Consapevole di ciò, Lisa Gelli ha evitato composizioni visive eccessivamente iconografiche, puntando diritto sulla sintesi del segno, su “metafore di metafore”, su stralci di ironia esistenziale, su suggestioni percettive, su allusioni simboliche, su tracce memoriali, su una lucida e funzionale visionarieta’mai fine a se stessa, su equilibri compositivi incisivi e mai scontati nei quali il ruolo della luce è fondamentale e decisivo.

Illustrare non significa raffigurare ogni dettaglio del libro, ma creare impressioni segniche libere e, almeno in parte, svincolate dalla parte superficiale del testo per cercare immediatamente una connessione più profonda e sincera con l’autore. Lisa Gelli mette a disposizione la propria conoscenza tecnica e la sensibilità regalandoci composizioni che, nonostante alludano alle parole scritte, ci conducono verso rassicuranti stargate dimensionali.
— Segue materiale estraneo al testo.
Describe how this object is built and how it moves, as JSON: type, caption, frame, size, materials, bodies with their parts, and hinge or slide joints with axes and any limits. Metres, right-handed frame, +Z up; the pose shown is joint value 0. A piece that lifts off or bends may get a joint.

Un labirinto intricato di parole e immagini ben presto si apre ai nostri occhi come una vera e propria opera definitiva che ci introduce verso mondi privi di riferimenti spazio-temporali. Ne risultano composizioni che completano i testi senza sovrapporsi a loro e al tempo stesso stimolano una rilettura perché offrono brandelli di realtà percepite da ottiche differenti. Nel segno, Lisa Gelli trova una memoria ancestrale che si attiva in modo naturale, senza volontà o premeditazione. La carta diventa palinsesto attivo di una serie di tracce che si sovrappongono diventando solo in un secondo momento forme.

La semplicità, l’essenzialità e la rapidità esecutiva bloccano lo stato di grazia del qui e ora, mentre la conoscenza e la consapevolezza creativa spostano il confronto tra testo e scenario visivo in dimensioni nelle quali l’unica regola da seguire è quella di non avere regole.

Senza mai dimenticare che basta dare il nome a una cosa per farla esistere.